Financial rewards don't help creative work.  The harder you try to be creative, the less creative you become.   You end up putting out the same old junk.  To be creative, you must play.  You must look at thousand other things not related to the issue and just maybe one of those random things will trigger an idea.  You need to familiarize yourself with the problem, then, while keeping it in the back of your mind, just go out and explore the world.  You can't do that if in the back of your mind there is a voice saying "If I do a good job I will be able to afford that car that is also a boat."  Creativity is not about working harder, it's about relaxing and thinking about everything else.  This lets you make new and strange connections.

Paying people for success simply does not work with creative jobs.  In fact, I would suggest doing the opposite.  If I wanted to get a lot of creative ideas out of some employees, I would not pay them for the best one.  Instead I would pay a small reward for the craziest idea.  This would free people up to think 'outside the box'. (Note I consider that cliche to be almost an oxymoron because using it is now about as 'inside the box' as you can get.)  But I would not use the craziest one.  I would ignore them and re-work the best idea into something I could use. 

So the question is what kind of work is job creation.  Is it effort work, where there is a direct connection?  Or creative work where there isn't?  Running your own business is definitely effort work.  You need to work your a$$ off, twenty-four seven.  The more effort you put in, the better a result.  But creating jobs is different from running your business - you can do either without doing the other.
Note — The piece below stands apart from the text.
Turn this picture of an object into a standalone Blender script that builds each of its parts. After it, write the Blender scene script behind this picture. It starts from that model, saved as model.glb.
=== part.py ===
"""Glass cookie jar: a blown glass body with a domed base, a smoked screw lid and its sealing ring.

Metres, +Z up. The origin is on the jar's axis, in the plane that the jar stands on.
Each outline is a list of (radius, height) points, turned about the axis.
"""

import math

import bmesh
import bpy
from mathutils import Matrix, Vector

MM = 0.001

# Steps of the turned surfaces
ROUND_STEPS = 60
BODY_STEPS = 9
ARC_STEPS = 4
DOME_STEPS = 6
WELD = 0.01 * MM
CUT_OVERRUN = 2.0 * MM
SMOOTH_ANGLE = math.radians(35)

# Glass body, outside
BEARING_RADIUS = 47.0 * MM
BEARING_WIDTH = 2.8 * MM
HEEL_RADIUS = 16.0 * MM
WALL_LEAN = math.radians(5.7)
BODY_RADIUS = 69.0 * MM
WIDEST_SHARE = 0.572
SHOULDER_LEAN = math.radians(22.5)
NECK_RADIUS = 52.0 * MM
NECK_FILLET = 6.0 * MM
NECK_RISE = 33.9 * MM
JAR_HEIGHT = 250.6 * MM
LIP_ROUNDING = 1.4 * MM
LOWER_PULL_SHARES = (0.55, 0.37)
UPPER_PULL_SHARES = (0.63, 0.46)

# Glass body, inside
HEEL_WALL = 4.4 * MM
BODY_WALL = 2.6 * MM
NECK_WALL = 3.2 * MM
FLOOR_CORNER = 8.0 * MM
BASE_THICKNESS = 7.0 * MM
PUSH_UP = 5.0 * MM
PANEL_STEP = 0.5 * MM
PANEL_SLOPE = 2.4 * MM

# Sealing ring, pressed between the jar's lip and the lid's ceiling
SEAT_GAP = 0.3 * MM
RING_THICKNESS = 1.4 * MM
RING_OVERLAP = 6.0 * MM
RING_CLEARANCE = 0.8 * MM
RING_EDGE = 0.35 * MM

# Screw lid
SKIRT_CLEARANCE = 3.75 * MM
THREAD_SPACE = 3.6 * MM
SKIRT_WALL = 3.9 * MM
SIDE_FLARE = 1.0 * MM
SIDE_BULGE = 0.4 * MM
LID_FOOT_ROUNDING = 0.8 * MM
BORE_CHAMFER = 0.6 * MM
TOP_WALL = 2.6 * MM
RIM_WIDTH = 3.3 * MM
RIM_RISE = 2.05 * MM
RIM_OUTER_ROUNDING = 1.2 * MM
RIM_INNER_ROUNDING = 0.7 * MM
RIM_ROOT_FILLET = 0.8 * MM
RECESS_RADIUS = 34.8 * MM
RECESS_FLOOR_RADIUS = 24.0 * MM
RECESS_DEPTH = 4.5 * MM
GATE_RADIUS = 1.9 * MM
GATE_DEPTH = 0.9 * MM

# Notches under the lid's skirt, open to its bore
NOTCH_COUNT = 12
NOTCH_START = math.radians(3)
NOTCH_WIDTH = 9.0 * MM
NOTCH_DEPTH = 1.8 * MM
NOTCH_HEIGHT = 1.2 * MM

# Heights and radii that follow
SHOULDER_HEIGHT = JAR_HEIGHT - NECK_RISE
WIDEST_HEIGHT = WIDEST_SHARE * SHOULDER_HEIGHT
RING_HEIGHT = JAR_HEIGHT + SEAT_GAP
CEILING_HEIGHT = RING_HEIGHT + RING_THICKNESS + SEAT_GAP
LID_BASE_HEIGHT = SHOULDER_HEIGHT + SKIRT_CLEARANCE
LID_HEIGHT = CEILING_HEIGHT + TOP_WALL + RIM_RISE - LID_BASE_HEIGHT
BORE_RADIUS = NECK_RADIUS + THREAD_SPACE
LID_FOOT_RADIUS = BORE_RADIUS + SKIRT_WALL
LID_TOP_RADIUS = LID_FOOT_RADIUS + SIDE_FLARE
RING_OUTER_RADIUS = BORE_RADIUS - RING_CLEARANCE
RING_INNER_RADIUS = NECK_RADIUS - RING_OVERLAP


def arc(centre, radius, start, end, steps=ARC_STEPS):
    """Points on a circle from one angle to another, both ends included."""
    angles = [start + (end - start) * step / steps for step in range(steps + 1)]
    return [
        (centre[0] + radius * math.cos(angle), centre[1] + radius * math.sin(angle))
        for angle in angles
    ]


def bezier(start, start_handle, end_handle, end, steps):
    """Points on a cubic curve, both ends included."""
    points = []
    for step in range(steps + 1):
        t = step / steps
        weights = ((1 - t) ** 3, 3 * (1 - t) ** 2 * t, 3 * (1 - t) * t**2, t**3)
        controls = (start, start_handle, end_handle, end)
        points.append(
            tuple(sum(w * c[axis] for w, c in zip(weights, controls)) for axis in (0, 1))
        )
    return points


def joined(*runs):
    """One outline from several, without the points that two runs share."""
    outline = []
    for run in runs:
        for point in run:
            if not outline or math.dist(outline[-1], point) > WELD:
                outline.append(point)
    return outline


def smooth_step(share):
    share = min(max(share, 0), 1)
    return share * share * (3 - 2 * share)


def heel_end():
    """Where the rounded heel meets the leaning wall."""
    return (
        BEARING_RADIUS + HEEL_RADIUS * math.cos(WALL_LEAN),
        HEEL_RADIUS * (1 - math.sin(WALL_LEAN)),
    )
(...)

Merely working hard either:

  1. Steals employees from other businesses.  By doing it better than your competition you steal their sales and having to hire new people to handle the sales - but they have to fire people because they lost the sales.
  2. Destroys one or more jobs because you yourself are doing the same work of several people
  3. Destroys one or more jobs by doing more efficient work, so less employees are needed.
To actually create new jobs rather than redistribute them from other companies requires you to either:

  1. Creates a new product, thereby creating new demand and new sales that didn't exist before.
  2. Engage in creative marketing that increases sales of an existing product rather than merely steal your competitor's clients. Also know as an Advertising Campaign.  It helps if you come up with new uses for your product/service, but that isn't as important as the Advertising.
  3. Convince people your product is worth more money - and pay some extra employees with the extra cash - presumably for making a better product.  Think Starbucks vs diner coffee. Again, this requires an Advertising Campaign and again, you don't actually need to make it higher quality - remember Starbucks.
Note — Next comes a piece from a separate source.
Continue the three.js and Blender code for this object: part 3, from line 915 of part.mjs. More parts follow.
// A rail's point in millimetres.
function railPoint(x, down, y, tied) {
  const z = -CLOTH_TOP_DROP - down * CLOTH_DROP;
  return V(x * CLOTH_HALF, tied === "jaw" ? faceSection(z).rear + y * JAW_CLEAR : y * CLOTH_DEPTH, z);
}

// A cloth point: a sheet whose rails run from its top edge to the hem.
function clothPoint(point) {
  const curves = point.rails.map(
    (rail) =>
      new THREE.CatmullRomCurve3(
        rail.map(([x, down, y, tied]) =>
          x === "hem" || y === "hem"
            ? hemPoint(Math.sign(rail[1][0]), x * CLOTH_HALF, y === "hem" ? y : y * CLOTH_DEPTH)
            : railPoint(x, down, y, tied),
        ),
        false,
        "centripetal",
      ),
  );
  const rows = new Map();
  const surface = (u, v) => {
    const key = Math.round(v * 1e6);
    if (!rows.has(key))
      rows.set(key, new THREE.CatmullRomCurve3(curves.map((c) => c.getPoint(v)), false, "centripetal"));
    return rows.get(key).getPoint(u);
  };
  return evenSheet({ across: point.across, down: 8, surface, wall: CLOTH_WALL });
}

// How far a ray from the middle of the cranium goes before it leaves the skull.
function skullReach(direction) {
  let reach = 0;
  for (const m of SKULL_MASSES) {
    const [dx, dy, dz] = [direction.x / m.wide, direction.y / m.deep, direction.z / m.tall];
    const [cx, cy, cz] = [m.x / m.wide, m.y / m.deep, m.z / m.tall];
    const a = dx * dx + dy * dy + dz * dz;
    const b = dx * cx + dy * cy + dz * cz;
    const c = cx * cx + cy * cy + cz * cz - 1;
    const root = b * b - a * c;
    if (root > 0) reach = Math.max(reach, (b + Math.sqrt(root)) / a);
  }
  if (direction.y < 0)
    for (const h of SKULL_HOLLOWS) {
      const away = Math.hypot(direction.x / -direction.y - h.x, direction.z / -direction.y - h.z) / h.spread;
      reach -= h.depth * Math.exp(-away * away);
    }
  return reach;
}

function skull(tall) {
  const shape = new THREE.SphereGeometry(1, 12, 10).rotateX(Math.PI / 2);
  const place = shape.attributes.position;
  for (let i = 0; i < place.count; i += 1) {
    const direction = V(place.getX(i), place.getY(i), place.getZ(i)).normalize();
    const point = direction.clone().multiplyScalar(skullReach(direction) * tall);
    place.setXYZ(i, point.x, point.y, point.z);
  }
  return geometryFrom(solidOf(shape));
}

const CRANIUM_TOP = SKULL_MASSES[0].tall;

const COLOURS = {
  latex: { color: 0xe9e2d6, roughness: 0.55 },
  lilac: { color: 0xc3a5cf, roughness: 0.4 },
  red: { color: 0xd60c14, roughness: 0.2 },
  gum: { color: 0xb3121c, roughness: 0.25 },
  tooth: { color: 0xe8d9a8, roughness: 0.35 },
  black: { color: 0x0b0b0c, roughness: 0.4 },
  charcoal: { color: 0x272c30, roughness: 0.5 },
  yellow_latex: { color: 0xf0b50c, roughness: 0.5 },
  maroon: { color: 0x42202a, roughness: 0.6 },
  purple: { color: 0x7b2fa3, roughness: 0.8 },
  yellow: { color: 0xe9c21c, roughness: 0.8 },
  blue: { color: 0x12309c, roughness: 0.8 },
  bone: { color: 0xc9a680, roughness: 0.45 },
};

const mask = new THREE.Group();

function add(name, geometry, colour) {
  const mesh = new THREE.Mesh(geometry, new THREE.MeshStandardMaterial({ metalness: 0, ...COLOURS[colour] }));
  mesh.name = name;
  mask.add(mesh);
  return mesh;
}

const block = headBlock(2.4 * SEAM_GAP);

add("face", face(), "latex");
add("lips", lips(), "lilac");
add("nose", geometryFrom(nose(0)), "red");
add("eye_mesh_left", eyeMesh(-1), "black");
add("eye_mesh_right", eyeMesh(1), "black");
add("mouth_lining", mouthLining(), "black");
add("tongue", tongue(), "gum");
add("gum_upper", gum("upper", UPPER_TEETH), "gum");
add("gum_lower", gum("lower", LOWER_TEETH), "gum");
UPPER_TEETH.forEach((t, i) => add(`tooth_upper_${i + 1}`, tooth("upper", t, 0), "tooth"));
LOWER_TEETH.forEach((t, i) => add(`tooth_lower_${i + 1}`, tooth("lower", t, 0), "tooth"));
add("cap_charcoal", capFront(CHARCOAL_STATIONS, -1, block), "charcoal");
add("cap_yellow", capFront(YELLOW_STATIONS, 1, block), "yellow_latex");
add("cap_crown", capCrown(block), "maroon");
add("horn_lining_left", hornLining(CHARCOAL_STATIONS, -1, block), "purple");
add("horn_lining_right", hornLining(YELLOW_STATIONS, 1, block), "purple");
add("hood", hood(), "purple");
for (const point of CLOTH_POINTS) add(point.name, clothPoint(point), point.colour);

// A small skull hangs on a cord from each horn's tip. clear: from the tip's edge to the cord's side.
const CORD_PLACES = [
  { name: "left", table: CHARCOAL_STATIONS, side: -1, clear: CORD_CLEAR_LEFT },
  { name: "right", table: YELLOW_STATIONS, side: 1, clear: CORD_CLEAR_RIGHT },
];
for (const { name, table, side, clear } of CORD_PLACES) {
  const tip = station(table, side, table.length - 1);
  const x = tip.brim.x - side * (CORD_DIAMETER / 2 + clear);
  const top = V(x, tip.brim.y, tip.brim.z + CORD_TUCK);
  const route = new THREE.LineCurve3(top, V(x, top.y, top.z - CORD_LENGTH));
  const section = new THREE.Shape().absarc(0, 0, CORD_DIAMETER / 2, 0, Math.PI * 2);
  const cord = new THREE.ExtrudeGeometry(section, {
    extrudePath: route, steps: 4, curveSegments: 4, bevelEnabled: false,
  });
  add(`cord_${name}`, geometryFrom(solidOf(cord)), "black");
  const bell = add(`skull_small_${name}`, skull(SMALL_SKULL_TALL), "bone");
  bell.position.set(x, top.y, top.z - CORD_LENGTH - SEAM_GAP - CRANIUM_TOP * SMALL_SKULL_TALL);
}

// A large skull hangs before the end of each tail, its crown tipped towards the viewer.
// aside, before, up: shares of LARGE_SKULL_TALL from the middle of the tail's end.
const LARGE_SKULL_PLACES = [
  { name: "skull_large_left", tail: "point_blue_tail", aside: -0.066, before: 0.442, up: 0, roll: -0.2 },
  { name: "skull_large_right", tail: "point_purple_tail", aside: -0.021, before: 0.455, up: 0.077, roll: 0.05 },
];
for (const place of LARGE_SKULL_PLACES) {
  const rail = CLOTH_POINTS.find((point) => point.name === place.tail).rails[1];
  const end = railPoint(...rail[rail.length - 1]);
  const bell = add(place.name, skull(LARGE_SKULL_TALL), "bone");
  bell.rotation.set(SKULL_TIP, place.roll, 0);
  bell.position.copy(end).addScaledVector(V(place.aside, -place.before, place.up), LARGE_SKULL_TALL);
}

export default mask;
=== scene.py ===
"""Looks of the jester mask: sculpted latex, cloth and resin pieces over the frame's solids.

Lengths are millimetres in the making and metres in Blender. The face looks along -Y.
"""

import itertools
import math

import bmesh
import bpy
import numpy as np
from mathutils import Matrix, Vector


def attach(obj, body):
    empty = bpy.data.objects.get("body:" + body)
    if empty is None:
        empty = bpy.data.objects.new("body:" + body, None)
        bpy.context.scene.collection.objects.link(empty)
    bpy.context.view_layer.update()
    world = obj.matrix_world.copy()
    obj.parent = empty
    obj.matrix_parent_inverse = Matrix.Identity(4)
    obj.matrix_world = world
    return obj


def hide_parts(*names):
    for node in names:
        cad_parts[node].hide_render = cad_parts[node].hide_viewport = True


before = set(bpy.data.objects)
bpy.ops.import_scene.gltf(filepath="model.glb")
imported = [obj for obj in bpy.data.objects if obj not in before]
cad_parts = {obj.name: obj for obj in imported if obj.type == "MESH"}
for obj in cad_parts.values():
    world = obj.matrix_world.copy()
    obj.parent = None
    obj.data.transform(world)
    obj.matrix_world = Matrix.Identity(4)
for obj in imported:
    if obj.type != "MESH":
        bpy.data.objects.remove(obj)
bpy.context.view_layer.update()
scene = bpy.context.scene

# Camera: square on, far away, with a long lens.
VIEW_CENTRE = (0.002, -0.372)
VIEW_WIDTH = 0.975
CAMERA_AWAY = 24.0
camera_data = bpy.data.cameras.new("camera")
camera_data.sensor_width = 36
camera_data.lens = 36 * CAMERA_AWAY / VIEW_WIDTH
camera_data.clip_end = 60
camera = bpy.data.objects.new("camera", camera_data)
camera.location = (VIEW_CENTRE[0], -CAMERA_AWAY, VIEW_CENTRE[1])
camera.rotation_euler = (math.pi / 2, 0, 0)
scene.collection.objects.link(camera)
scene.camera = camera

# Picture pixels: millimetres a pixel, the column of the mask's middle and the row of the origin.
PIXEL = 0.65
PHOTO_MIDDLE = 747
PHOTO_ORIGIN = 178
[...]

Creating new jobs is clearly "Creative Work". That's why it's called 'creating new jobs', as opposed to 'efforting new jobs'. If it were effort work, it would be done already.  George Bush, or Obama would buckle down (or hire someone to buckle down), and create 10 million jobs.

This means that higher rewards, aka less taxes, will not create more new jobs.   Not if you pay a government employee to create jobs, not if you give the 'job creators' tax incentives, not if you pay them directly for each new job.  It simply does not work that way.   Creative work can not be increased by financial rewards, at least not according to London School of Economics.

Of course, taxes and other penalties can kill jobs.   But generally only if the taxes and penalties are incredibly onerous.   Once your taxes and penalties are reasonable, then lowering them more will not give you more jobs.  The United States is already at that point.   Other places may need to eliminate onerous taxes and penalties, but not the USA.   We can even increase taxes a small amount - say 3%.

Because if more pay meant more jobs, we would already have paid the price.